Сейчас уже трудно было вспомнить, чему он в действительности учил поначалу, сидя на берегу высохшего ручья в окружении бездельников, которым ведь все равно было некуда девать свое время перед лицом вечной скуки и отсутствия развлечений. Одно только было вполне достоверно, настолько насколько вообще может быть что-то достоверное по истечении стольких лет. Это «одно» заключалось, как рассказывали, в твердой уверенности Ксенофана в том, что уделом человека может быть только мнение, тогда как истинное знание всегда ускользает от людей, сколько бы эти последние не гонялись за ним. Я даже думаю, что все, что случилось с Ксенофаном потом, было только следствием этой скептической уверенности в невозможности истинного познания, ибо всякий скепсис, каким бы кардинальным он ни был, всегда, рано или поздно, начинает чувствовать незримое присутствие Истины, которая как-то все же дает нам о себе знать, хотя и остается подобной кружащим в Шеоле теням, – незримой, неслышной, не схваченной словом и разумением. Уже много позже Ксенофана, подтверждая это, систематизатор античного скепсиса Секст Эмпирик, заметил, что скепсис ни в коем случае не сомневается в существовании Истины, но только в том, что эта Истина может быть нам известна. К этому он добавил (развенчав предварительно все претензии догматиков на знание Истины), что среди всех известных философских школ только скепсис может похвалиться тем, что ищет подлинное знание, которое одно в состоянии удовлетворить вечную человеческую любознательность. «Ищут же скептики» – заметил он в одном из своих трактатов, и это означало, что несмотря на все неудачи и сомнения, скептик все еще не терял надежду обрести последнюю Истину.

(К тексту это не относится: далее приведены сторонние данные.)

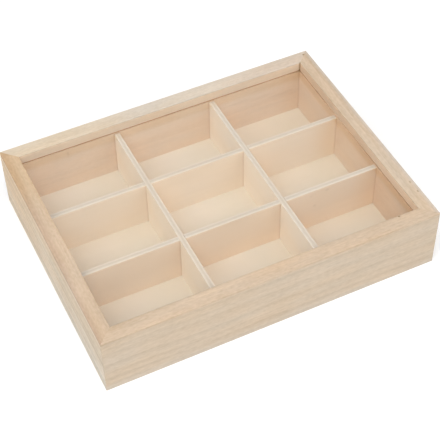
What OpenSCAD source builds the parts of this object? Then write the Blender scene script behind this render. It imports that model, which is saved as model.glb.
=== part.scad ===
// Shallow wooden box with nine equal compartments under a clear sliding lid.
// Four mitred walls stand round a thin bottom that is let in from below. Four
// dividers are half-lapped into one grid. The lid is a clear sheet in a groove
// round the inside, and slides out through a slot in the right wall.
// Origin: middle of the underside. +X right, +Y back, +Z up.

/* [Box] */
// Outside length, left to right
box_l = 300; // [240:1:380]
// Outside width, front to back
box_w = 230; // [180:1:300]
// Outside height
box_h = 60; // [50:1:90]
// Thickness of the four walls
wall_t = 13; // [11:0.5:18]
// Radius of the walls' eased edges
wall_ease = 0.5; // [0.3:0.1:1.5]
// Glue line between pieces that are glued face to face
glue_line = 0.05; // [0.02:0.01:0.1]

/* [Bottom] */
// Thickness of the bottom panel
bottom_t = 3; // [2:0.5:5]
// How far the bottom panel reaches under the walls
rebate_w = 6; // [4.5:0.5:8]
// Gap round the bottom panel in its rebate
bottom_gap = 0.2; // [0.1:0.05:0.5]

/* [Dividers] */
// Thickness of the dividers
divider_t = 5; // [3:0.5:6]
// Clearance between the dividers' top edges and the groove above them
divider_drop = 1.1; // [1:0.1:8]
// Radius of the dividers' eased top edges
divider_ease = 0.5; // [0.2:0.1:1]
// Gap on each side of a divider in the slot of the one it crosses
lap_gap = 0.1; // [0.05:0.05:0.25]

/* [Clear lid] */
// Thickness of the clear sheet
lid_t = 2; // [1.5:0.1:3]
// Radius of the sheet's corners
lid_corner = 2; // [1:0.5:3]
// Height of the wall above the groove
lip_h = 8.8; // [6.5:0.1:10]
// Depth of the groove in the walls
groove_d = 5; // [3.5:0.5:7]
// Running gap above and below the sheet
lid_gap = 0.3; // [0.2:0.05:0.5]
// Gap between the sheet's edges and the groove's bottom
lid_edge_gap = 0.5; // [0.3:0.1:1]

/* [Finger recess] */
// Radius of the recess in the right wall's outer face
recess_r = 20; // [14:1:30]
// Depth of the recess
recess_d = 6; // [5:0.5:8]
// Height of the recess below the sheet
recess_below = 7; // [5:0.5:12]
// Height of the recess above the sheet
recess_above = 5; // [4.5:0.5:6]

/* [Brads] */
// Diameter of a brad's shank
brad_d = 1.2; // [1:0.1:1.6]
// Diameter of a brad's head
brad_head_d = 2.2; // [1.8:0.1:2.8]
// Thickness of a brad's head
brad_head_t = 0.6; // [0.4:0.1:1]
// Length of a brad, head included
brad_l = 14; // [10:1:20]
// Depth of a brad's head below the underside
brad_sink = 0.2; // [0.1:0.1:0.5]
// Play round a brad in its hole
brad_play = 0.02; // [0.01:0.01:0.05]
// Number of brads into the front wall, and into the back wall
brads_long = 4; // [2:1:8]
// Number of brads into the left wall, and into the right wall
brads_short = 3; // [2:1:6]
// Distance from the box's corner to the nearest brads
brad_end = 28; // [20:1:40]

/* [Hidden] */
$fn = 48;

// How far a cut runs past the face that it leaves through
over = 1;

wall_colour = [0.87, 0.79, 0.68];
divider_colour = [0.88, 0.81, 0.72];
bottom_colour = [0.90, 0.83, 0.73];
brad_colour = [0.66, 0.66, 0.68];
lid_colour = [0.90, 0.95, 0.96, 0.25];

// Space inside the four walls
inner_l = box_l - 2 * wall_t;
inner_w = box_w - 2 * wall_t;

// Groove round the inside, and the slot that carries it out to the right
groove_h = lid_t + 2 * lid_gap;
groove_top = box_h - lip_h;
groove_low = groove_top - groove_h;
groove_w = inner_w + 2 * groove_d;

// Clear sheet, from the groove's blind end to just inside the slot's mouth
lid_x0 = lid_edge_gap + wall_t - groove_d - box_l / 2;
lid_x1 = box_l / 2 - lid_edge_gap;
lid_w = groove_w - 2 * lid_edge_gap;
lid_z = groove_low + lid_gap;

// Finger recess round the slot's mouth
recess_z = lid_z - recess_below;
recess_h = recess_below + lid_t + recess_above;

// Dividers, on the bottom panel and just clear of the sheet's groove
divider_z = bottom_t + glue_line;
divider_top = groove_low - divider_drop;
divider_h = divider_top - divider_z;
lap_z = divider_z + divider_h / 2;
lap_w = divider_t + 2 * lap_gap;
cell_l = (inner_l - 2 * divider_t) / 3;
cell_w = (inner_w - 2 * divider_t) / 3;
cross_x = (cell_l + divider_t) / 2;
cross_y = (cell_w + divider_t) / 2;

// Brads, along the middle of the rebate
brad_row_x = box_l / 2 - wall_t + rebate_w / 2;
brad_row_y = box_w / 2 - wall_t + rebate_w / 2;
brad_hole_d = brad_d + 2 * brad_play;
brad_places = concat(
    [for (side = [-1, 1], k = [0 : brads_long - 1])
        [spread(box_l / 2 - brad_end, brads_long, k), side * brad_row_y]],
    [for (side = [-1, 1], k = [0 : brads_short - 1])
        [side * brad_row_x, spread(box_w / 2 - brad_end, brads_short, k)]]
);

// Place k of count places spread evenly from -reach to reach
function spread(reach, count, k) = reach * (2 * k / (count - 1) - 1);

// What is cut off a square corner at the origin to round it
module corner_waste(r) {
    difference() {
        translate([-over, -over])
            square(r + over);
        translate([r, r])
            circle(r);
    }
}

// Rectangle whose corners marked in eased are rounded, from the origin's
// corner round anticlockwise
module eased_square(size, r, eased) {
    corners = [[0, 0], [size[0], 0], size, [0, size[1]]];
    difference() {
        square(size);
        for (k = [0 : 3])
            if (eased[k])
                translate(corners[k])
                    rotate(90 * k)
                        corner_waste(r);
    }
}

// Section of a wall, from its outer face at x = 0 to its inner face
module wall_section() {
    difference() {
        eased_square([wall_t, box_h], wall_ease, [true, false, true, true]);
        translate([wall_t - groove_d, groove_low])
            square([groove_d + over, groove_h]);
        translate([wall_t - rebate_w, -over])
            square([rebate_w + over, bottom_t + glue_line + over]);
    }
}

// Plan of a wall that lies along the front of a frame of the given length,
// with its mitres drawn back by half a glue line
module mitred_plan(length) {
    back = glue_line / sqrt(2);
    intersection() {
        translate([-length / 2, 0])
            eased_square([length, 2 * wall_t], wall_ease, [true, true, false, false]);
        polygon([
            [back - length / 2, 0],
            [length / 2 - back, 0],
            [length / 2 - wall_t - back, wall_t],
            [wall_t + back - length / 2, wall_t]
        ]);
    }
}

// Mitred wall along the front of a frame, outer face at y = 0
module mitred_wall(length) {
    intersection() {
        rotate([90, 0, 90])
            linear_extrude(length, center = true)
                wall_section();
        linear_extrude(box_h)
            mitred_plan(length);
    }
}

// Shafts of the holes for all brads, up to just past their points
module brad_holes() {
    for (place = brad_places)
        translate([place[0], place[1], -over])
            cylinder(h = over + brad_sink + brad_l + glue_line, d = brad_hole_d);
}

module front_wall() {
    color(wall_colour)
        difference() {
            translate([0, -box_w / 2, 0])
                mitred_wall(box_l);
            brad_holes();
        }
}

module back_wall() {
    color(wall_colour)
        difference() {
            rotate(180)
                translate([0, -box_w / 2, 0])
                    mitred_wall(box_l);
            brad_holes();
        }
}

module left_wall() {
    color(wall_colour)
        difference() {
            rotate(-90)
                translate([0, -box_l / 2, 0])
                    mitred_wall(box_w);
            brad_holes();
        }
}

// The groove runs out through this wall, with a finger recess at its mouth
module right_wall() {
    color(wall_colour)
        difference() {
            rotate(90)
                translate([0, -box_l / 2, 0])
                    mitred_wall(box_w);
            brad_holes();
            translate([inner_l / 2 - over, -groove_w / 2, groove_low])
                cube([wall_t + 2 * over, groove_w, groove_h]);
            translate([box_l / 2 + recess_r - recess_d, 0, recess_z])
                cylinder(h = recess_h, r = recess_r, $fn = 96);
        }
}

module bottom_panel() {
    length = inner_l + 2 * (rebate_w - bottom_gap);
    width = inner_w + 2 * (rebate_w - bottom_gap);
    color(bottom_colour)
        difference() {
            translate([-length / 2, -width / 2, 0])
                cube([length, width, bottom_t]);
            brad_holes();
            for (place = brad_places)
                translate([place[0], place[1], -over])
                    cylinder(h = over + brad_sink + brad_head_t,
                             d = brad_head_d + 2 * brad_play);
        }
}

// Upright board along X, centred on X and Y
module divider_board(length) {
    translate([0, -divider_t / 2, divider_z])
        rotate([90, 0, 90])
            linear_extrude(length - 2 * glue_line, center = true)
                eased_square([divider_t, divider_h], divider_ease,
                             [false, false, true, true]);
}

// Board from left to right, slotted from above
module long_divider(y) {
    color(divider_colour)
        translate([0, y, 0])
            difference() {
                divider_board(inner_l);
                for (x = [-cross_x, cross_x])
                    translate([x - lap_w / 2, -divider_t, lap_z - glue_line])
                        cube([lap_w, 2 * divider_t, divider_h]);
            }
}

// Board from front to back, slotted from below
module cross_divider(x) {
    color(divider_colour)
        translate([x, 0, 0])
            rotate(90)
                difference() {
                    divider_board(inner_w);
                    for (y = [-cross_y, cross_y])
                        translate([y - lap_w / 2, -divider_t, lap_z - divider_h])
                            cube([lap_w, 2 * divider_t, divider_h]);
                }
}

module front_divider() {
    long_divider(-cross_y);
}

module back_divider() {
    long_divider(cross_y);
}

module left_divider() {
    cross_divider(-cross_x);
}

module right_divider() {
    cross_divider(cross_x);
}

module clear_lid() {
    color(lid_colour)
        translate([lid_x0, -lid_w / 2, lid_z])
            linear_extrude(lid_t)
                eased_square([lid_x1 - lid_x0, lid_w], lid_corner,
                             [true, true, true, true]);
}

// Headed nails driven up through the bottom panel into the walls
module bottom_brads() {
    color(brad_colour)
        for (place = brad_places)
            translate([place[0], place[1], brad_sink]) {
                cylinder(h = brad_head_t, d = brad_head_d);
                cylinder(h = brad_l - brad_d, d = brad_d);
                translate([0, 0, brad_l - brad_d])
                    cylinder(h = brad_d, d1 = brad_d, d2 = brad_d / 4);
            }
}

front_wall();
back_wall();
left_wall();
right_wall();
bottom_panel();
front_divider();
back_divider();
left_divider();
right_divider();
clear_lid();
bottom_brads();
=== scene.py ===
import math

import bmesh
import bpy
from mathutils import Matrix, Vector


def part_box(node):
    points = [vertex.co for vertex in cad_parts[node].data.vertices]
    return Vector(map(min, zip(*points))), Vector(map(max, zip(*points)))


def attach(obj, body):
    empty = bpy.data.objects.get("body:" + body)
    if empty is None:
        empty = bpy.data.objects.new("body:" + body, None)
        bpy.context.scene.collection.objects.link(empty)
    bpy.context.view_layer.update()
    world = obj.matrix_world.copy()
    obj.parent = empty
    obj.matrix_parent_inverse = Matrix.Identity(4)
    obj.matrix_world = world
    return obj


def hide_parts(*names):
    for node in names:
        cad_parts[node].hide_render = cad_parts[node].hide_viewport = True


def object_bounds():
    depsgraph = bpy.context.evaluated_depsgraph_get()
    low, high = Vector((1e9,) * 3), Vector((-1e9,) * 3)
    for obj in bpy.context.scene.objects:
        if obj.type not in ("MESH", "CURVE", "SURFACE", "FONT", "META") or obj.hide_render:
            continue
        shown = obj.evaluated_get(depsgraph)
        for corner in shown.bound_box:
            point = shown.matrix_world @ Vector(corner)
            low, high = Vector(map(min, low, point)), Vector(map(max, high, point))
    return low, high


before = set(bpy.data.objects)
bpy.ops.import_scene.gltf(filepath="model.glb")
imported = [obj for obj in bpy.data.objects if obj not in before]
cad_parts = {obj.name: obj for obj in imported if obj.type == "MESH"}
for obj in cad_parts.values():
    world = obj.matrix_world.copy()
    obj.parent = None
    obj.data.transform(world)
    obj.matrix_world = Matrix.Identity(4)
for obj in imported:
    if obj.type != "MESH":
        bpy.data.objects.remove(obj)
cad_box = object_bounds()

MM = 0.001

# ---------------------------------------------------------------- camera

CAMERA_AT = Vector((-0.3032, -0.6592, 0.8105))
CAMERA_DIRECTION = Vector((0.2847, 0.6094, -0.7400))
CAMERA_ROLL = math.radians(-1.147)
SENSOR = 36.0
FOCAL_PIXELS = 1242.9
PHOTO_SIDE = 440
CAMERA_CLIPS = (0.05, 20.0)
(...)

Вот только этот Ксенофан Колофонский, сэр. Тот, которого поиски завели Бог знает куда – на самый край земли или еще дальше.
Вечный насмешник над не умеющими постоять за себя богами, в чьи, еще ни о чем не говорящие сны уже просачивалась по утрам непонятная тревога, как просачивается под ногами болотная вода, давая тебе знать о скрытой опасности, прячущейся под ярко-зеленой осокой.
Истина, сэр. В конце концов, она легко могла принимать любые обличия, не спрашивая нашего согласия.
Никто не знал толком, когда Ксенофан заговорил о Боге.
С большой долей вероятности можно было, пожалуй, вообразить, что это заговорил не он, а сам Бог, чей голос разбудил его однажды ночью, чтобы заставить его взвалить на свои плечи новую Истину, от которой пересыхало горло, а спина покрывалась испариной.
Наверное, поначалу это было как удар грома посреди ясного неба – Бог, присвоивший себе имя Истины, чудовищный в невозможности найти ему подобающее сравнение, всезнающий, всевидящий и всеслышащий Бог, вечно пребывающий в своем самодовольном бытии, от которого негде было укрыться, потому что он сам был ничем иным, как этой бесконечной Вселенной, не знающей ни уничтожения, ни возникновения, и потому не знающий даже того, что среди людей называлось
Не исключено, что сам Ксенофан, как свидетельствуют некоторые источники, даже собирался что-то возразить и с чем-то не согласиться, да только скованный ужасным видением, что мог он выдавить из себя, кроме того жалкого хрипа, который вышел из его груди, словно лишний раз подчеркивая человеческую слабость и ничтожность перед лицом чудовища, у которого не было даже имени?
Но самое ужасное было совсем не это, сэр. Этот Бог принес с собой вещи похуже, чем весть о том, что все едино или о том, что в мире больше ничего не происходит. Гораздо хуже было то, что вскоре выяснилось, что этот незнающий сострадания Бог питался красками восхода и заката, запахом цветов и соленого морского ветра, солнечным светом и лунным сиянием, детским смехом и шепотом влюбленных, медленно превращая этот прекрасный мир в отвлеченное понятие, в голую абстракцию, в место, где царствовали безличные законы и не знающие снисхождения цифры.
Мы не знаем, как принял Ксенофан видные пока еще только ему одному перемены. Наверное, сначала у него скребло на сердце и ночью часто снились кошмары, ведь, в конце концов, это он, а никто другой, впустил в наш мир это безымянное чудовище, которое медленно, но неотвратимо превращала мир в ничто.
Очевидцы рассказывали, что в последние годы, когда он поселился в родном Колофоне, его смех умолк и часто случайные посетители заставали его в слезах или в мрачном безмолвии, когда он уходил на берег и сидел там часами, глядя на море и наблюдая движение облаков, за которыми давно уже не прятались небожители.
Говорили, что с годами он привык и смирился, как с ничтожностью человека, – который по-прежнему мог иметь только недостоверные мнения, но никак не твердое знание, – так и с самодовольством новоявленного Бога, которому дела не было, как до наших забот и тревог, как и до наших обетов, обрядов и жертвоприношений.